Pitfall 4: Overlooking Minimum Bill Charges

Many utilities have a minimum monthly charge (e.g., $10–$20) that you pay regardless of net usage. If your solar system covers all your usage, you still pay this minimum. Factor it into your savings calculation—it reduces the effective savings rate.

Pitfall 5: Not Checking the Interconnection Queue

Some utilities have a first-come, first-served queue for net metering. If the queue is full, you may be placed on a waitlist for months or years, or forced into a less favorable tariff. Before buying panels, ask your utility about the current queue status and estimated wait time. If the wait is long, consider a smaller system that qualifies for a different tariff, or wait until more capacity opens.

What to Check When Your System Underperforms

If your production is lower than expected: check the inverter display for error codes (e.g., ground fault, arc fault).
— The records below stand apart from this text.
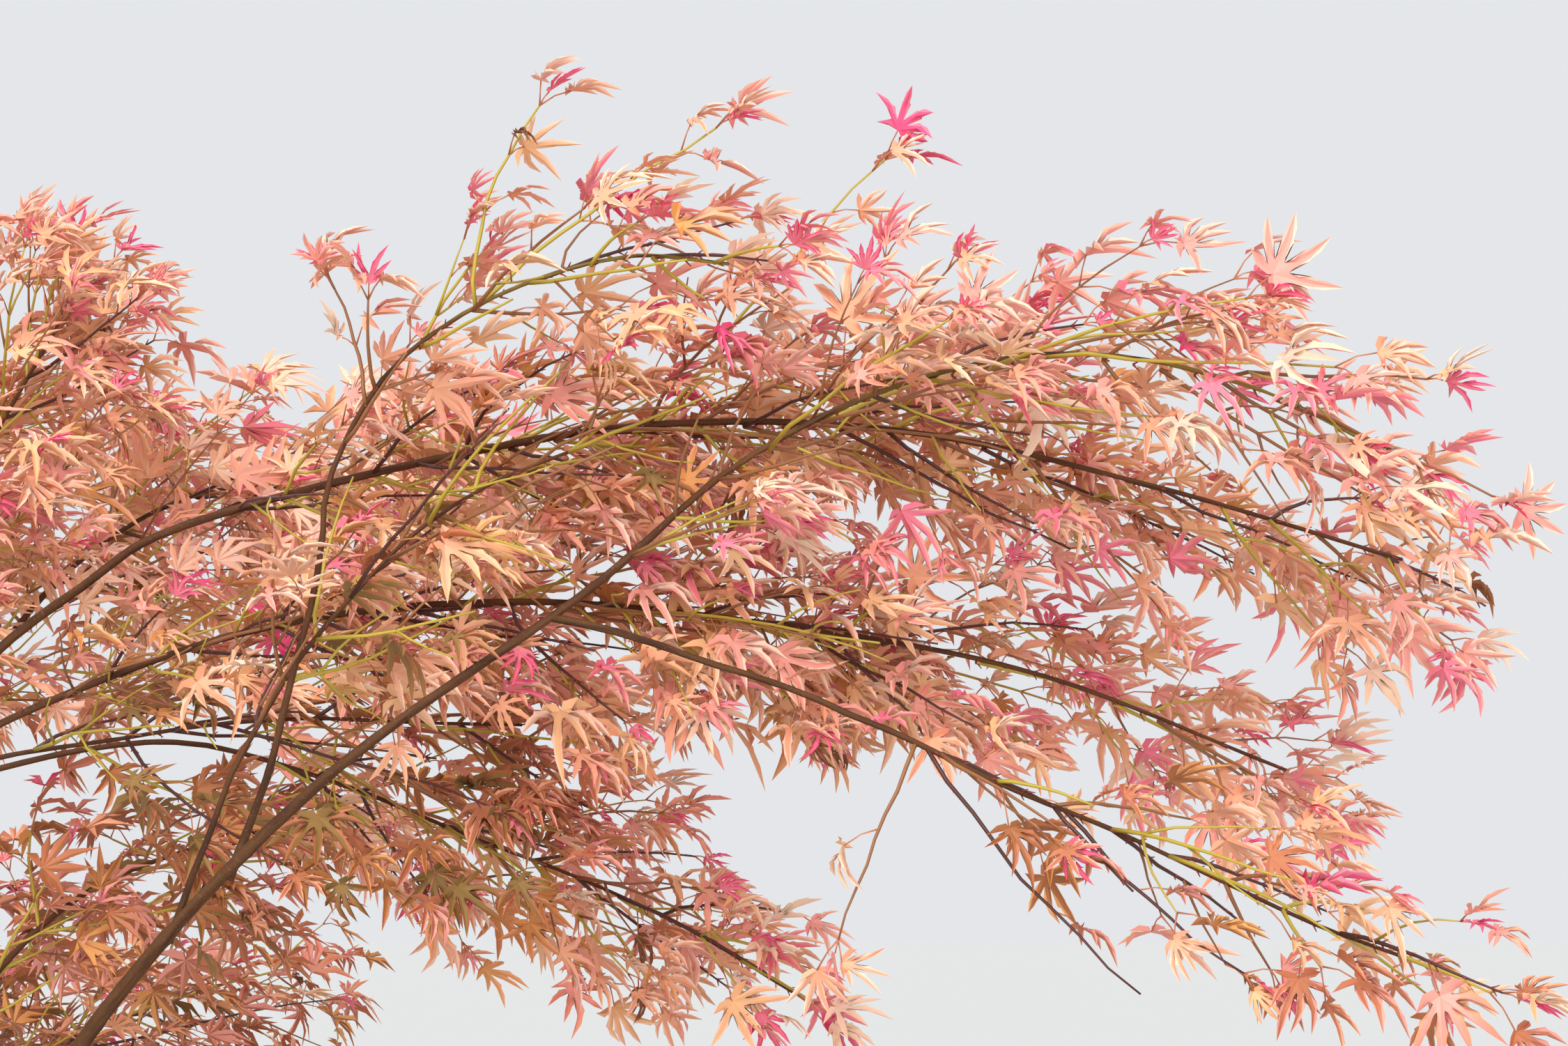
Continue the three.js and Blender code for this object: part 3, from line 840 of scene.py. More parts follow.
@dataclass(frozen=True)
class MapleBark:
    """Smooth maple bark: olive brown on young limbs, grey brown with fine upright furrows below.

    It reads two attributes of the mesh: grain, the place round and along the limb in metres, and
    age, from 0 on a green shoot to 1 at the foot of the trunk.
    """

    green: str = "#A08C3E"
    young: str = "#5F381E"
    middle: str = "#584022"
    old: str = "#675242"
    dark: str = "#402212"
    lichen: str = "#8C7D5A"
    young_age: float = 0.18
    middle_age: float = 0.55
    streaks: BarkPattern = BarkPattern(7.0, 0.12, 5, (0.36, 0.56))
    flecks: BarkPattern = BarkPattern(2.5, 1.8, 3, (0.60, 0.74), 0.35)
    patches: BarkPattern = BarkPattern(60.0, 0.6, 3, (0.52, 0.70), 0.4)
    bump_strength: float = 0.5
    bump_depth: float = 0.0012
    roughness: float = 0.7
    sheen: float = 0.25

    def material(self) -> bpy.types.Material:
        """Builds the material.

        Returns:
            The material.
        """
        made = new_material("maple_bark")
        tree = made.node_tree
        grain = add_node(tree, "ShaderNodeAttribute", attribute_name="grain").outputs["Vector"]
        streaks = self.streaks.noise(tree, grain)
        flecks = self.flecks.noise(tree, grain)
        patches = self.patches.noise(tree, grain)
        dark = linear(self.dark)
        aged = self.streaks.blend(tree, streaks, dark, self.aged_colour(tree))
        spotted = self.flecks.blend(tree, flecks, aged, linear(self.lichen))
        mottled = self.patches.blend(tree, patches, spotted, dark)
        height = add_node(tree, "ShaderNodeMath", {0: streaks, 1: flecks}, operation="ADD")
        bump = add_node(tree, "ShaderNodeBump", {
            "Height": height.outputs[0],
            "Strength": self.bump_strength,
            "Distance": self.bump_depth,
        })
        shader = add_node(tree, "ShaderNodeBsdfPrincipled", {
            "Base Color": mottled,
            "Roughness": self.roughness,
            "Specular IOR Level": self.sheen,
            "Normal": bump.outputs[0],
        })
        add_node(tree, "ShaderNodeOutputMaterial", {"Surface": shader.outputs[0]})
        return made

    def aged_colour(self, tree: bpy.types.NodeTree) -> bpy.types.NodeSocket:
        """The plain colour of the bark by the age of the wood.

        Args:
            tree: The material's node tree.

        Returns:
            The colour.
        """
        age = add_node(tree, "ShaderNodeAttribute", attribute_name="age").outputs["Fac"]
        ramp = add_node(tree, "ShaderNodeValToRGB", {"Fac": age})
        elements = ramp.color_ramp.elements
        elements[0].color = linear(self.green)
        elements[1].color = linear(self.old)
        elements.new(self.young_age).color = linear(self.young)
        elements.new(self.middle_age).color = linear(self.middle)
        return ramp.outputs["Color"]


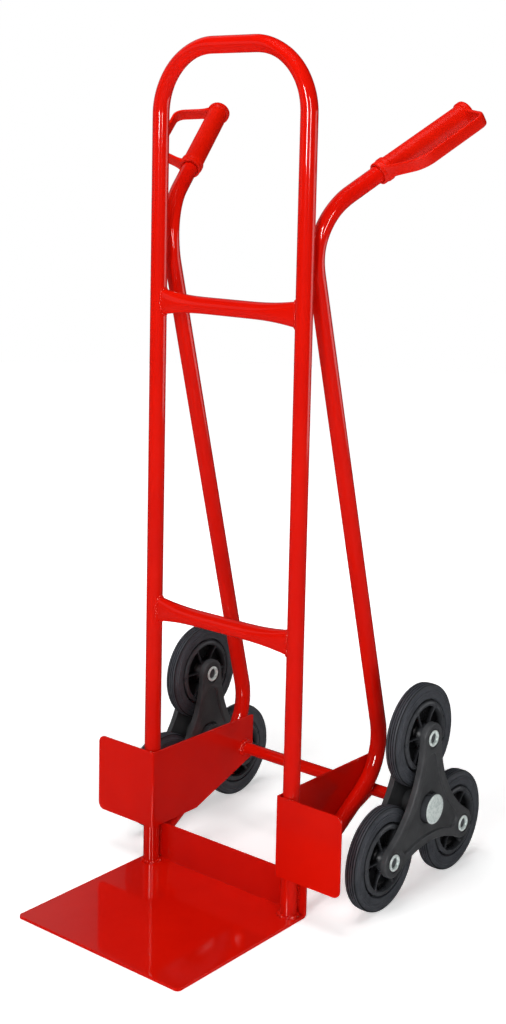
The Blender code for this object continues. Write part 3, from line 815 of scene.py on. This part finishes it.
def quarter(radius, steps):
    """Steps round a quarter circle, as distances from the two straight lines it joins."""
    turns = [math.pi / 2 * k / steps for k in range(steps + 1)]
    return [(radius * (1 - math.sin(a)), radius * (1 - math.cos(a))) for a in turns]


def spider_mesh():
    """A moulded three-armed plate, sunk between its arms. Its back is at x = 0, its face at SPIDER_T."""
    rise = SPIDER_WAIST_R - SPIDER_BOSS_R
    side_centre = (CLUSTER_R**2 - rise**2) / (CLUSTER_R - 2 * rise)
    side_r = side_centre - SPIDER_WAIST_R
    recess_side = side_r + RIM_FACE_WIDTH
    tip_gap = math.hypot(side_centre * math.sin(math.pi / 3), side_centre * 0.5 - RECESS_TIP)
    recess_tip = tip_gap - recess_side
    bm = bmesh.new()

    def outer(inset, x):
        return [(x, u, v) for u, v in star(CLUSTER_R, SPIDER_BOSS_R - inset, side_centre, side_r + inset)]

    def inner(inset, x):
        return [(x, u, v) for u, v in star(RECESS_TIP, recess_tip - inset, side_centre, recess_side + inset)]

    def bored(steps, y=0.0, z=0.0):
        return loft(bm, [around(Vector((x, y, z)), radius, 36) for radius, x in steps], caps=False)

    def fill(loops, normal):
        edges = []
        for loop in loops:
            for i, vert in enumerate(loop):
                edges.append(bm.edges.get((vert, loop[(i + 1) % len(loop)])))
        bmesh.ops.triangle_fill(bm, use_beauty=True, use_dissolve=False, edges=edges, normal=normal)

    face, floor, pocket_floor = SPIDER_T, SPIDER_T - RECESS_DEPTH, SPIDER_T - POCKET_DEPTH
    wall = [outer(near, far) for far, near in reversed(quarter(BACK_ROUND_R, 2))]
    wall += [outer(near, face - far) for far, near in quarter(EDGE_ROUND_R, 5)]
    edge = loft(bm, wall, caps=False)
    slope = [inner(-far, face - near) for far, near in quarter(LIP_ROUND_R, 4)]
    slope += [inner(0.0003 + near, floor + far) for far, near in quarter(FLOOR_ROUND_R, 4)]
    recess = loft(bm, slope, caps=False)
    pocket = bored([
        (POCKET_R + 0.0006, floor), (POCKET_R, floor - 0.0006), (POCKET_R - 0.0003, pocket_floor),
        (SHAFT_BORE_R, pocket_floor), (SHAFT_BORE_R, 0.0),
    ])
    fronts, backs = [edge[-1], recess[0]], [edge[0], pocket[-1]]
    for degrees in (90, 210, 330):
        turn = math.radians(degrees)
        seat = face - SEAT_DEPTH
        steps = [(SEAT_R + 0.0005, face), (SEAT_R, face - 0.0005), (SEAT_R, seat)]
        steps += [(PIN_HOLE_R, seat), (PIN_HOLE_R, 0.0)]
        hole = bored(steps, CLUSTER_R * math.cos(turn), CLUSTER_R * math.sin(turn))
        fronts.append(hole[0])
        backs.append(hole[-1])
    fill(fronts, (1, 0, 0))
    fill([recess[-1], pocket[0]], (1, 0, 0))
    fill(backs, (-1, 0, 0))
    return finish_mesh(bm, "spider", 42)


def tyre_mesh():
    """Flat tread with fine grooves, bevelled shoulders, flat sidewalls and a groove beside the rim."""
    half = TYRE_HALF
    tread_half = half - SHOULDER_WIDTH
    pitch = 2 * tread_half / TREAD_LANDS
    tread = []
    for k in range(TREAD_LANDS):
        top, low = tread_half - k * pitch, tread_half - (k + 1) * pitch
        crown = [WHEEL_R - 0.0005 * (along / tread_half) ** 2 for along in (top, low)]
        tread += [(crown[0] - (0.0003 if k == 0 else 0.0), top), (crown[1], low + 0.38 * pitch)]
        if k < TREAD_LANDS - 1:
            bottom = crown[1] - TREAD_DEPTH
            tread += [(bottom, low + 0.33 * pitch), (bottom, low + 0.05 * pitch)]
    edge = WHEEL_R - 0.0008
    tread.append((edge, -tread_half))
    shoulder = []
    for t, drop in ((0.34, 0.0), (0.44, 0.0007), (0.78, 0.0), (0.88, 0.0007)):
        along = tread_half + (half - tread_half) * t - drop
        shoulder.append((edge - 0.0095 * t - drop * 0.5, along))
    side = [
        (RIM_R + 0.0006, half - 0.0055), (RIM_R + 0.0014, half - 0.0022), (RIM_R + 0.0024, half - 0.0006),
        (0.0585, half - 0.0001), (0.0640, half), (0.0645, half - 0.0004), (0.0652, half - 0.0004),
        (0.0657, half), (WHEEL_R - 0.0103, half),
    ]
    outer = side + shoulder[::-1]
    profile = outer + tread + [(radius, -along) for radius, along in reversed(outer)]
    profile += [(RIM_R + 0.0001, -half + 0.0058), (RIM_R + 0.0001, half - 0.0058)]
    return turned(profile, 112)


def rib_mesh():
    """One rib through the web, along Z, a little lower and thinner at its middle."""
    inner, outer = HUB_R - 0.002, RIM_OPENING_R - 0.0004
    rings = []
    for step in range(9):
        t = step / 8
        radius = inner + (outer - inner) * t
        tall = 0.0112 - 0.0016 * math.sin(math.pi * t)
        thick = 0.0013 + 0.0011 * (abs(2 * t - 1) ** 6)
        edge = [(tall, thick * 0.55), (tall - 0.0006, thick), (0.0006 - tall, thick), (-tall, thick * 0.55)]
        ring = edge + [(along, -across) for along, across in reversed(edge)]
        rings.append([(along, across, radius) for along, across in ring])
    bm = bmesh.new()
    loft(bm, rings)
    return finish_mesh(bm, "rib", 50)


def rim_mesh():
    """Lip rings, barrel, web and hub in one moulding, with thin ribs on both sides of the web."""
    web, hub, opening, lip = 0.0015, HUB_HALF, RIM_OPENING_R, RIM_HALF
    half = [
        (PIN_HOLE_R, hub), (HUB_R - 0.0040, hub), (HUB_R - 0.0030, hub - 0.0010), (HUB_R, hub - 0.0040),
        (HUB_R + 0.0006, web + 0.003), (HUB_R + 0.003, web), (opening - 0.0045, web),
        (opening - 0.0014, web + 0.003), (opening - 0.0002, lip - 0.0018), (opening + 0.0004, lip - 0.0005),
        (opening + 0.0018, lip), (opening + 0.0042, lip - 0.0004), (RIM_R - 0.0024, lip - 0.0013),
        (RIM_R - 0.0012, lip - 0.0024), (RIM_R - 0.0008, lip - 0.0074), (RIM_R, lip - 0.0076),
    ]
    parts = [turned(both_ways(half), 96)]
    for k in range(6):
        rib = rib_mesh()
        rib.transform(Matrix.Rotation(math.radians(60 * k - 33), 4, "X"))
        parts.append(rib)
    return joined("rim", parts, 42)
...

Use monitoring software to compare actual production to modeled production. If the difference is >10% on a clear day, inspect panels for shading, dirt, or bird droppings. Also check that the inverter is not clipping (limiting output) due to voltage rise—this can happen if your system is oversized for the inverter. If you have battery storage, verify that the battery is charging/discharging at the expected rates; a faulty battery management system can reduce capacity.

Finally, if your savings are lower than projected, re-run your financial model with actual production and usage data from the first year. Adjust for any rate changes. If the payback is now too long, consider adding load (e.g., an electric vehicle) to increase self-consumption, or sell excess power through a different mechanism (e.g., community solar credits).

The hidden economics of solar are not hidden in the panels—they are in the grid rules and your own behavior. By following this workflow, you can avoid the common traps and make an informed decision that aligns with your financial goals and energy needs. Start with your utility tariff, model your load, and size for self-consumption. That is the smart grid tactic that works everywhere.